Isn't this nice?
The U.S. Department of Health and Human Services have decided to "re-define" contraception (i.e., hormonal contraception aka, The Pill) as "abortion."
Feel free to read the draft regulation
here, and if you're female, prepare to seethe.
Because, yes, a woman who needs a
medication (one that almost every single woman in the U.S. has taken for one reason or another in their lifetime) should be made to run a gauntlet of health care providers who refuse to — y'know — provide health care by making hormonal birth control
less accessible.
And can all you gals out there tell me why this is so?
Here's a hint: Because
clearly if you've got an icky vagina you'll only just abuse the privilege of having access to birth control. YOU CAN'T BE TRUSTED YOU DAUGHTER OF EVE YOU!
And if you're poor? You're double-plus screwed (<----- see what I did there?), because your health care options are pretty limited. People with health insurance and money can always tell nutjobs like this to go screw themselves and go find a doctor who will write that script, but if you're poor or if you're in a medically underserved area? You may find yourself living "Every Sperm Is Sacred" for reals.
So, what's with the U.S. Department of Health and Human Services actually redefining the meaning of the term "abortion?"
Well, it's to protect
aaaaaalllllll those people who should've flunked medical school and should be bared from treating a patient...ever...because they never passed their clinical pharmacology classes.
That's right.
If your hospital, medical clinical, physician's office, doc-in-the-box, or any other point of contact between patient and doctor accepts any money from the U.S. Government, said medical organization will not be able to fire these ignorant fools just because they refuse to write scripts for or fulfill scripts for medications that are indicated for contraceptive purposes.
You think I'm kidding about how these people should've flunked out of medical school? Take a look at how hormonal contraception actually
works. (To get you started, look up the brand name or the generic name of any contraceptive drug
here at the drugs@FDA Web site). Anyone who actually knows
anything about the mechanism of action for hormonal birth control will tell you that it is in
no way an abortion. It's not even in the same universe as an abortion, let alone the same ball park.
So, what kinds of hormonal birth control might be affected? The pill, the patch, subdermal capsules, hormonally-treated barrier methods. In short, a whole
rainbow of contraceptive options could be affected by this.
By the by, if you need The Pill to treat your endometriosis, difficult menstrual periods, acne, post-hysterectomy hormonal imbalance, osteoporosis, or any of the other indicated and off-label uses of hormonal agents...you're just as fucked as the women who use it for actual birth control.
That's right ladies, we're
all sluts now.
Here's what drives me wild about this: If
you don't want to take hormonal birth control because, for religious reasons,
you think it's abortion, then don't take it. You're scientifically and medically
wrong for believing it, but if you're being honest about basing your decision on your personal moral code, my hat's off to you.

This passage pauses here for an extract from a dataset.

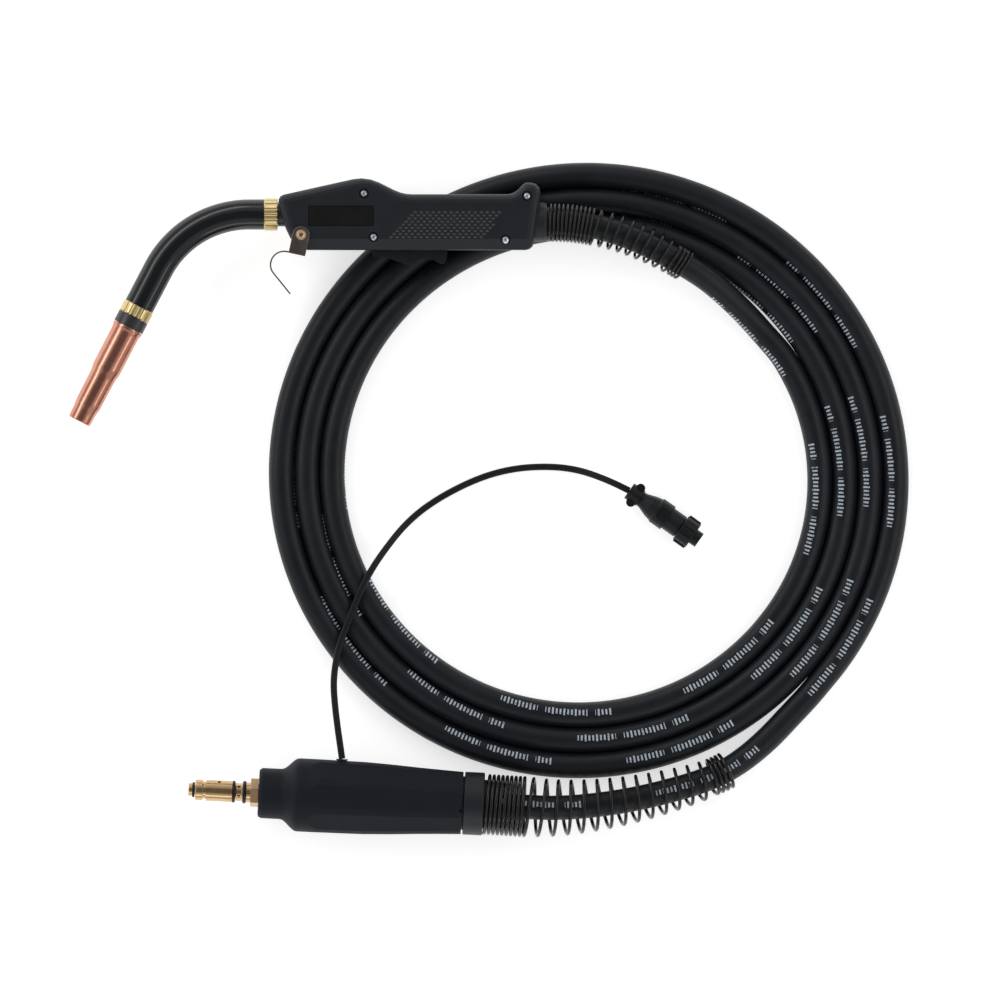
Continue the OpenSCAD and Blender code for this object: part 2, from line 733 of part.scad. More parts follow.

But when you start pushing your damn morality (and, I might add, your medically and scientifically
wrong ideas) on people who
do not share your belief system, you deserve my foot hitting your crotch at a very high rate of speed.
You also deserve to have your medical certification and licenses yanked.
You deserve to be fired.
If you've got a moral problem with providing health care to patients within
their framework, then you shouldn't be in the medical field at all. Period.
For more information on this abandonment of sanity, here's
the article from the New York Times.
Tristero at Hullabaloo has some commentary on this.
Here's
commentary from RH Reality Check, which tracks reproductive health issues.
twistedchick has
some important background on the roots of this DHHS proposal as well as
ways you can register your opposition with the DHHS and your local Senator.
And once more with feeling,
The DHHS proposal.
Now, if you'll excuse me, it appears I've got a revolution to start planning for. Send lawyers, guns, and money.